What to produce
Quote exactly, and only, the lines from the one with "add(right_grooves, mode=Mode.SUBTRACT)" down to the one with "if obj.type not", both included.

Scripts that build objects
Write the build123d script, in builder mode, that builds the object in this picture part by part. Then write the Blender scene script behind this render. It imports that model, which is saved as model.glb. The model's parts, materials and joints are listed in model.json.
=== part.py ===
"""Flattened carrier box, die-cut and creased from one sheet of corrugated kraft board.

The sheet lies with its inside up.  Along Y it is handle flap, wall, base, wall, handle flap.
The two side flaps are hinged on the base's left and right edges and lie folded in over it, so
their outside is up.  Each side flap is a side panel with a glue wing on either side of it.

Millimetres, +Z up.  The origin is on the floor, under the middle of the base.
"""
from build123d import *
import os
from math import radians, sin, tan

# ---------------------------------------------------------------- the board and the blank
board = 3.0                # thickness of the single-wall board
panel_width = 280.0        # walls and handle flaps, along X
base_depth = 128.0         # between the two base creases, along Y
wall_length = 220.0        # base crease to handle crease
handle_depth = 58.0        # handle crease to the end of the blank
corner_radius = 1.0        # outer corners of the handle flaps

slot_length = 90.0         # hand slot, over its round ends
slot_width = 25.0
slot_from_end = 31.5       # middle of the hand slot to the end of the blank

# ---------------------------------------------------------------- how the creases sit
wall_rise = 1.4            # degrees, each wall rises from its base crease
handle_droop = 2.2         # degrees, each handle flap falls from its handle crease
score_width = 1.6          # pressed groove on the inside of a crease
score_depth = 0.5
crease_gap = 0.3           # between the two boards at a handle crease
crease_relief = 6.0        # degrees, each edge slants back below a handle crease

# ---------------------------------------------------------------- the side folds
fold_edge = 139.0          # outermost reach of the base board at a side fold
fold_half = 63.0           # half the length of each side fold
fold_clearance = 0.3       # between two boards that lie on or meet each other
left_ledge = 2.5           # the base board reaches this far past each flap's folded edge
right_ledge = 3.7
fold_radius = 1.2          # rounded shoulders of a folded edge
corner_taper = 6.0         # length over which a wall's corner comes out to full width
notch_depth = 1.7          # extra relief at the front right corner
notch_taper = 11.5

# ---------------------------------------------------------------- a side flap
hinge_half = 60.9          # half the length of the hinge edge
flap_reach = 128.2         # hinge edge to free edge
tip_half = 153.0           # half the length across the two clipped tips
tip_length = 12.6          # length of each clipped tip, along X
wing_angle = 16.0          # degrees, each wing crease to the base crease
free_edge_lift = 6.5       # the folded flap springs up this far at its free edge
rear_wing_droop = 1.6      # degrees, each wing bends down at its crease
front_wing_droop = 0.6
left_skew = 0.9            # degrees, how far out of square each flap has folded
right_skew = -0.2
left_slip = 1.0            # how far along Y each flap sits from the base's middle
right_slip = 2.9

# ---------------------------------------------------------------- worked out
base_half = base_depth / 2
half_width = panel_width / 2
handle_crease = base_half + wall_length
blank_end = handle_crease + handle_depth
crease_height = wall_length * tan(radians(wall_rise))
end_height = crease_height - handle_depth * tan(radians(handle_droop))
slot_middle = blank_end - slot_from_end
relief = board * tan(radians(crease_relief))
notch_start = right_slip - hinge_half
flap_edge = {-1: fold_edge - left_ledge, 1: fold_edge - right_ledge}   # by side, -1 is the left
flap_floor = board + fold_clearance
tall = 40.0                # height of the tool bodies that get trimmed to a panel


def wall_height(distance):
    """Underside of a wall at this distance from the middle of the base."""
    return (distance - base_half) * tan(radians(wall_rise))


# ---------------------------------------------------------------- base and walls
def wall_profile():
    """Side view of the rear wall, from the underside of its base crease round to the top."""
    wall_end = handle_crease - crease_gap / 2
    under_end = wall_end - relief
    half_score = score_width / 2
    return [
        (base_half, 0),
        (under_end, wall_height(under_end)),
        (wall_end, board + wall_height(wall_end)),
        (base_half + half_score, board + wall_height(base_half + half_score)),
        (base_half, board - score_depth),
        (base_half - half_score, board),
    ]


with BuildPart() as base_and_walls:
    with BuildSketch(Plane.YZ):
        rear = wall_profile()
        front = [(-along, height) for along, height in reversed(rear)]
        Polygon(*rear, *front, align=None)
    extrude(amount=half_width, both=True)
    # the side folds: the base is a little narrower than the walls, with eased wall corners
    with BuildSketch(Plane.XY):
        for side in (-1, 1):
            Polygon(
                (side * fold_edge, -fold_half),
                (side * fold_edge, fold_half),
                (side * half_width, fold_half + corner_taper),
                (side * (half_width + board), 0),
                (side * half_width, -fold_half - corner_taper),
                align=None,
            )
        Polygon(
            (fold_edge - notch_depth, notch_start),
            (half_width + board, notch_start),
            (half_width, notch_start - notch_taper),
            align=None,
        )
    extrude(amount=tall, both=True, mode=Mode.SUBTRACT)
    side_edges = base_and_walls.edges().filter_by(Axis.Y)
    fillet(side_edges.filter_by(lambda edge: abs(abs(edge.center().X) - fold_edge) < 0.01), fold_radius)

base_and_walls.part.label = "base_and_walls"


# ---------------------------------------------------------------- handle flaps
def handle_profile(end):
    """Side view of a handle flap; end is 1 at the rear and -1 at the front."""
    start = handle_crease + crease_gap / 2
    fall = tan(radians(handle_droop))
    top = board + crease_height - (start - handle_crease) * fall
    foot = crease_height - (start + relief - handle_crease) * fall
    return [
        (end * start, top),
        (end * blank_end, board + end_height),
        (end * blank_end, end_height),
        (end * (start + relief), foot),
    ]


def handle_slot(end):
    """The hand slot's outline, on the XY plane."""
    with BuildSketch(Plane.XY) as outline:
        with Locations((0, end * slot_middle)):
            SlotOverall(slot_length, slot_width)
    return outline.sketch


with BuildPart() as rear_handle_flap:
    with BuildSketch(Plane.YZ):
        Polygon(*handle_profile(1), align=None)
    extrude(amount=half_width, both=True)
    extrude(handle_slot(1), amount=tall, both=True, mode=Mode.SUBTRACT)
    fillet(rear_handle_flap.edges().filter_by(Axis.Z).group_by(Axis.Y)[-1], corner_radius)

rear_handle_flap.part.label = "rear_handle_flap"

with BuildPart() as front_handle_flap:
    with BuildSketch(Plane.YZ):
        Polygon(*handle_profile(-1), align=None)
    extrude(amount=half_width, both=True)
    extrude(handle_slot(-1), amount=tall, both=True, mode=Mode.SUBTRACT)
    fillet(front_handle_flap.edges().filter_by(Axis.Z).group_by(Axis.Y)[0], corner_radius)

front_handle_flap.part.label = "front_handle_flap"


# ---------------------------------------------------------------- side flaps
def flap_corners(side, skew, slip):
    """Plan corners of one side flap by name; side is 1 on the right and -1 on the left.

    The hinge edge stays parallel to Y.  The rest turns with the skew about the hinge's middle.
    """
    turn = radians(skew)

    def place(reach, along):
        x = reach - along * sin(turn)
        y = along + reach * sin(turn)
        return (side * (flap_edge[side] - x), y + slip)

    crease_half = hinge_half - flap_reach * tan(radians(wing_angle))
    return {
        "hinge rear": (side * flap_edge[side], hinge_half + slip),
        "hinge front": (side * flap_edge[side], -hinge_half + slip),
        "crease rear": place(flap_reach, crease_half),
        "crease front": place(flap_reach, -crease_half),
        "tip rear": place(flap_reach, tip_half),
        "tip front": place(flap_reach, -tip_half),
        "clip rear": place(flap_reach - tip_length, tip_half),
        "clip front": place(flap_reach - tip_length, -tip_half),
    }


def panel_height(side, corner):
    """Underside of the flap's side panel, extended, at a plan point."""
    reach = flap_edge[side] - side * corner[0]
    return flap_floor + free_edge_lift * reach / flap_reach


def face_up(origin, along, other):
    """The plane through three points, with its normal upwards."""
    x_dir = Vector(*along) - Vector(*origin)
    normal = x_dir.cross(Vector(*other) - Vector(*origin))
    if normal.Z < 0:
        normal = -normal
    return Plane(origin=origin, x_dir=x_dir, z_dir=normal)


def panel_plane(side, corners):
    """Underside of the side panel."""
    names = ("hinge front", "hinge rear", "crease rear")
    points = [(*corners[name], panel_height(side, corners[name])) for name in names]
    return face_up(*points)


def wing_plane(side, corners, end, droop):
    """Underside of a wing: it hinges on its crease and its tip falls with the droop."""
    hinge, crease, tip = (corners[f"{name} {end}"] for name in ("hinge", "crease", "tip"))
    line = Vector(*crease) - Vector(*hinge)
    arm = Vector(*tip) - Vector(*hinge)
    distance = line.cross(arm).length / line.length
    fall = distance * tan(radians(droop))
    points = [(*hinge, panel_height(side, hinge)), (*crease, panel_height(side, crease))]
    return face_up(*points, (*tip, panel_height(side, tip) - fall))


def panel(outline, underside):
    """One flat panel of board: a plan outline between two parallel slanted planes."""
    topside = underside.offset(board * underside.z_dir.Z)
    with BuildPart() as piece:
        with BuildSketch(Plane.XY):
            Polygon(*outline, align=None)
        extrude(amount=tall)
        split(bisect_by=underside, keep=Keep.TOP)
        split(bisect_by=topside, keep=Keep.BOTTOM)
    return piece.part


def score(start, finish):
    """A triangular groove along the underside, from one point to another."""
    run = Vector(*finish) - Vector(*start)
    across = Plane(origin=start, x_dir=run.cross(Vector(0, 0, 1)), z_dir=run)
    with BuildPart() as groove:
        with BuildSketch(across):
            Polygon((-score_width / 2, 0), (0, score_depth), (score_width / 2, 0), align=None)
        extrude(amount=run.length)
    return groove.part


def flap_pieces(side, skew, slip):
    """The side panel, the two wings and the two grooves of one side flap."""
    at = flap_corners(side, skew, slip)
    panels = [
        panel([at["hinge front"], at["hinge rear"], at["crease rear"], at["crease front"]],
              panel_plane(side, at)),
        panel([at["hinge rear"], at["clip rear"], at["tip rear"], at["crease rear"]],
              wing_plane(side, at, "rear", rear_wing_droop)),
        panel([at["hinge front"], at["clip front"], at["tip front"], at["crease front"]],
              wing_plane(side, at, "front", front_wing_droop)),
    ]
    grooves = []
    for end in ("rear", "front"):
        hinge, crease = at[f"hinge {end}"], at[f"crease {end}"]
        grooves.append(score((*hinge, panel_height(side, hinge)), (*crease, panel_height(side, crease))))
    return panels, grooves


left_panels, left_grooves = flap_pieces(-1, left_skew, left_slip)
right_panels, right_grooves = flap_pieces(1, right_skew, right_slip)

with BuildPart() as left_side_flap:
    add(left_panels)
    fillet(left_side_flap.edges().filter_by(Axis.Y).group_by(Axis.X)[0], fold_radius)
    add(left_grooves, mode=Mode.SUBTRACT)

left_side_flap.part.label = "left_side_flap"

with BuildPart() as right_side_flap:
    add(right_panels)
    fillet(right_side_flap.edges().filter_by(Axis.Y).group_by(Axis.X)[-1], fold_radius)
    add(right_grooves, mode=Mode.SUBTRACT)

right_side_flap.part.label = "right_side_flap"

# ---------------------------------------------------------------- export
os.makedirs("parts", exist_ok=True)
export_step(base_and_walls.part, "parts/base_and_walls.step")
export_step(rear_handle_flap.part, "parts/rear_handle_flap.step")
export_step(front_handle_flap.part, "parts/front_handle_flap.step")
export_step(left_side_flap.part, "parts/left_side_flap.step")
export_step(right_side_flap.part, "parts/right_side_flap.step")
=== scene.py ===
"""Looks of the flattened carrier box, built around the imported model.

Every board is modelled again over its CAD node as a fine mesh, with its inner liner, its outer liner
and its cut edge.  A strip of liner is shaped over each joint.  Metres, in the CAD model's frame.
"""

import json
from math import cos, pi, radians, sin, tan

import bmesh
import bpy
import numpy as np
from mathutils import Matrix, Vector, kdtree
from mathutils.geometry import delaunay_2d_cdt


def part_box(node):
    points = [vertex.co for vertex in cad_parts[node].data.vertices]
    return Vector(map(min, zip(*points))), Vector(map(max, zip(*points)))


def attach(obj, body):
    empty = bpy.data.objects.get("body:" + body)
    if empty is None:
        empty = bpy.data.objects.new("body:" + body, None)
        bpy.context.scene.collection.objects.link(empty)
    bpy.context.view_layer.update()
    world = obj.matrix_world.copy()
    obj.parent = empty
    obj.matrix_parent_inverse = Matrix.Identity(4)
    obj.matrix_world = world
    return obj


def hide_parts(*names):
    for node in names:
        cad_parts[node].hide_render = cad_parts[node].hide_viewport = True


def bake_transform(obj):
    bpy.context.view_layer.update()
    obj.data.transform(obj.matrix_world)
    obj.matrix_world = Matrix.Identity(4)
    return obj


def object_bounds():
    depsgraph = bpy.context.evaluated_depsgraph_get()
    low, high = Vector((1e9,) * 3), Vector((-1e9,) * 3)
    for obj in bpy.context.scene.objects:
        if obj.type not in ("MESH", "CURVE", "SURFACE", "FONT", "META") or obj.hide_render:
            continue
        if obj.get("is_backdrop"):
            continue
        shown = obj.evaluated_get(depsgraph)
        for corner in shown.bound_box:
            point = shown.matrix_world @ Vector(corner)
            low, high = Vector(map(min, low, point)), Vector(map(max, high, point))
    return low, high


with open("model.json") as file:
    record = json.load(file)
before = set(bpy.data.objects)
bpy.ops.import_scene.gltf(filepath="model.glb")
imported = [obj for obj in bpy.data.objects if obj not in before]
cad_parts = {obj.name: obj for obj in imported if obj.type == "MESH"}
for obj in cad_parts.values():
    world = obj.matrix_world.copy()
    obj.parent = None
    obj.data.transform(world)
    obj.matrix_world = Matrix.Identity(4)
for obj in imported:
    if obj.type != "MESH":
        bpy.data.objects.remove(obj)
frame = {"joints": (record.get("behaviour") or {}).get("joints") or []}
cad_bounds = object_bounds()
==
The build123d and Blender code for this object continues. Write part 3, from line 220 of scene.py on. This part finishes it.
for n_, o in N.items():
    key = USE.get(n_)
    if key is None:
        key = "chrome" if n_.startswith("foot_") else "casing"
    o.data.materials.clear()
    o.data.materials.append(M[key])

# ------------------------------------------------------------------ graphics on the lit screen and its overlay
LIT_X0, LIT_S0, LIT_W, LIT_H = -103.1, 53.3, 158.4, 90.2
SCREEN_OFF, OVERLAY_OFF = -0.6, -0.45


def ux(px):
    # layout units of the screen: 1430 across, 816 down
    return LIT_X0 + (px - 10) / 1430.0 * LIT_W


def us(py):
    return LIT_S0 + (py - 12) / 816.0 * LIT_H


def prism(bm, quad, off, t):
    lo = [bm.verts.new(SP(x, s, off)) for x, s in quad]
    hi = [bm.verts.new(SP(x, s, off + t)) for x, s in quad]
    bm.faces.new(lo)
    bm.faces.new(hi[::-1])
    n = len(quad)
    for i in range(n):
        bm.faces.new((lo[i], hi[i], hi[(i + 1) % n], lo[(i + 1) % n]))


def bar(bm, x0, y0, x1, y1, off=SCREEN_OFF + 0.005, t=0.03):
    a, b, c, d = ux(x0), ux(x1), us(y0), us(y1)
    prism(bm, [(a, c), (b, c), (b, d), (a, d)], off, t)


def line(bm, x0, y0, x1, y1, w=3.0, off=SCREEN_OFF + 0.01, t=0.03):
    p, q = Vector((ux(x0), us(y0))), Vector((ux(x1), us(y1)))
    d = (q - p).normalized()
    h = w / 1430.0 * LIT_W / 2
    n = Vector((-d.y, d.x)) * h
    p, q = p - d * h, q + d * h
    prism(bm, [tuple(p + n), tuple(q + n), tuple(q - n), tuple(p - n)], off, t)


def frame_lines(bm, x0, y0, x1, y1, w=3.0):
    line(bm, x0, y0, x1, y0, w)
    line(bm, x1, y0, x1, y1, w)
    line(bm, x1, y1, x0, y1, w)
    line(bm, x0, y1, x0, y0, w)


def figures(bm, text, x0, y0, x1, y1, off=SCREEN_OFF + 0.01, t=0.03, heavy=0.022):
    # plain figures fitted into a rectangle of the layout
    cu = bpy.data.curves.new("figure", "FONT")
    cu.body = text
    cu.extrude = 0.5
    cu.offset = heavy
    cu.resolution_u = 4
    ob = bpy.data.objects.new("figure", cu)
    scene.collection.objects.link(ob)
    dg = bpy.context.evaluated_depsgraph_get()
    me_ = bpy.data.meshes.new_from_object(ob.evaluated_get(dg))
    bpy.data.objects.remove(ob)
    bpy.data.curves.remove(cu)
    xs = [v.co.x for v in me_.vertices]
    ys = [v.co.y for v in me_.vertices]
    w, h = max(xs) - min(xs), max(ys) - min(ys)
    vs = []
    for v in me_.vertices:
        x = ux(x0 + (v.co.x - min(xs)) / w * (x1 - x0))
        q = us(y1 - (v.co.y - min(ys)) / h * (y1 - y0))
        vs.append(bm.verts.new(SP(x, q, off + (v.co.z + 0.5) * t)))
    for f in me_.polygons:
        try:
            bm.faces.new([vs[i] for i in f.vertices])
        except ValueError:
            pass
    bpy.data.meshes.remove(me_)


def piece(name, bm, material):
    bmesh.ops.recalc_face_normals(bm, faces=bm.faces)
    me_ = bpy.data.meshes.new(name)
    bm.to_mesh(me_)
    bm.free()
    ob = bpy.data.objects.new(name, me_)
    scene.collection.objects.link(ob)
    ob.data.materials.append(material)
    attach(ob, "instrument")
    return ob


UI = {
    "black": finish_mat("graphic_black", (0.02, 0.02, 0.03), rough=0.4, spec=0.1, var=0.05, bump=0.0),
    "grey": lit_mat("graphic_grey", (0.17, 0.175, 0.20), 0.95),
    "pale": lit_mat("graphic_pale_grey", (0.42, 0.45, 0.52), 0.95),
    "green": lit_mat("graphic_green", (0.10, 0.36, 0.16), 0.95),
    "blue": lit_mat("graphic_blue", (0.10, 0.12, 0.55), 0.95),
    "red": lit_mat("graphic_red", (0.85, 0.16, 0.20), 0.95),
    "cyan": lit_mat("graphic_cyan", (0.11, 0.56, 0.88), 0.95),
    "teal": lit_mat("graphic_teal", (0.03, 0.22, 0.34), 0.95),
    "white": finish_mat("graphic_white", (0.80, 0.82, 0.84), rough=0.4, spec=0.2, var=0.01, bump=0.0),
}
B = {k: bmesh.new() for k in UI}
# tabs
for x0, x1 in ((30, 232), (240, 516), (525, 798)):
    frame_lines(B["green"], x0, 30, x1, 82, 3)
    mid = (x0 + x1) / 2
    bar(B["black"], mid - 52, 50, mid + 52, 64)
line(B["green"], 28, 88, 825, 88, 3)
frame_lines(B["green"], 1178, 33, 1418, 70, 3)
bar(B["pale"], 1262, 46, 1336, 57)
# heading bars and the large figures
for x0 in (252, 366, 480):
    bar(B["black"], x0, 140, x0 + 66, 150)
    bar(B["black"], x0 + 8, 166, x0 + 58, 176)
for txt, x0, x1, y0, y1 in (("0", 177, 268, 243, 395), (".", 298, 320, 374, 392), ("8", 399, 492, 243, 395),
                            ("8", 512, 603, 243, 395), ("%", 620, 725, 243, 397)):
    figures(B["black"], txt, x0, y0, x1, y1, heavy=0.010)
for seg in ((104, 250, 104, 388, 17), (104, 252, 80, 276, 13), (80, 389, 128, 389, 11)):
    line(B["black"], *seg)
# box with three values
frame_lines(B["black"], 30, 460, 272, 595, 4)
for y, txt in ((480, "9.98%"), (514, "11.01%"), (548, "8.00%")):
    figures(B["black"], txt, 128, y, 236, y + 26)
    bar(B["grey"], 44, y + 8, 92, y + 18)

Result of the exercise
    add(right_grooves, mode=Mode.SUBTRACT)

right_side_flap.part.label = "right_side_flap"

# ---------------------------------------------------------------- export
os.makedirs("parts", exist_ok=True)
export_step(base_and_walls.part, "parts/base_and_walls.step")
export_step(rear_handle_flap.part, "parts/rear_handle_flap.step")
export_step(front_handle_flap.part, "parts/front_handle_flap.step")
export_step(left_side_flap.part, "parts/left_side_flap.step")
export_step(right_side_flap.part, "parts/right_side_flap.step")
=== scene.py ===
"""Looks of the flattened carrier box, built around the imported model.

Every board is modelled again over its CAD node as a fine mesh, with its inner liner, its outer liner
and its cut edge.  A strip of liner is shaped over each joint.  Metres, in the CAD model's frame.
"""

import json
from math import cos, pi, radians, sin, tan

import bmesh
import bpy
import numpy as np
from mathutils import Matrix, Vector, kdtree
from mathutils.geometry import delaunay_2d_cdt


def part_box(node):
    points = [vertex.co for vertex in cad_parts[node].data.vertices]
    return Vector(map(min, zip(*points))), Vector(map(max, zip(*points)))


def attach(obj, body):
    empty = bpy.data.objects.get("body:" + body)
    if empty is None:
        empty = bpy.data.objects.new("body:" + body, None)
        bpy.context.scene.collection.objects.link(empty)
    bpy.context.view_layer.update()
    world = obj.matrix_world.copy()
    obj.parent = empty
    obj.matrix_parent_inverse = Matrix.Identity(4)
    obj.matrix_world = world
    return obj


def hide_parts(*names):
    for node in names:
        cad_parts[node].hide_render = cad_parts[node].hide_viewport = True


def bake_transform(obj):
    bpy.context.view_layer.update()
    obj.data.transform(obj.matrix_world)
    obj.matrix_world = Matrix.Identity(4)
    return obj


def object_bounds():
    depsgraph = bpy.context.evaluated_depsgraph_get()
    low, high = Vector((1e9,) * 3), Vector((-1e9,) * 3)
    for obj in bpy.context.scene.objects:
        if obj.type not in ("MESH", "CURVE", "SURFACE", "FONT", "META") or obj.hide_render:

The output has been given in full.